The following is a quotation of 35 U.S.C. 103 which forms the basis for all obviousness rejections set forth in this Office action:
A patent for a claimed invention may not be obtained, notwithstanding that the claimed invention is not identically disclosed as set forth in section 102, if the differences between the claimed invention and the prior art are such that the claimed invention as a whole would have been obvious before the effective filing date of the claimed invention to a person having ordinary skill in the art to which the claimed invention pertains.
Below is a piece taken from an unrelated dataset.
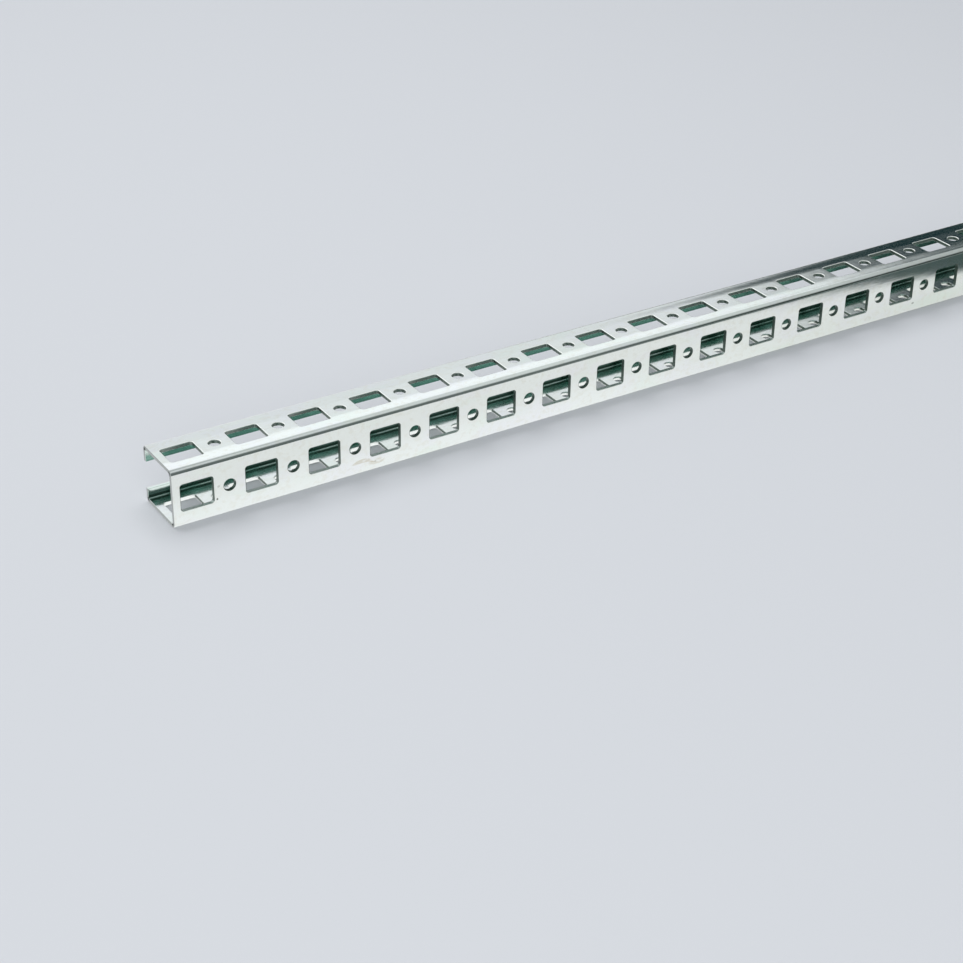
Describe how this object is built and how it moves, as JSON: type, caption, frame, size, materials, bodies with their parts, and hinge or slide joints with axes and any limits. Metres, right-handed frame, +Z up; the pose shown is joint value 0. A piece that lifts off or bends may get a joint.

Patentability shall not be negated by the manner in which the invention was made.

Claim(s) 1-3, 5-18, and 20 is/are rejected under 35 U.S.C. 103 as being unpatentable over Gabryjelski et al. (U.S. PG Pub No. 2020/0058289), hereinafter Gabryjelski, in view of Rossano et al. (U.S. PG Pub No. 2016/0021334), hereinafter Rossano, and further in view of Tsang et al. (U.S. Patent No. 8731905), hereinafter Tsang.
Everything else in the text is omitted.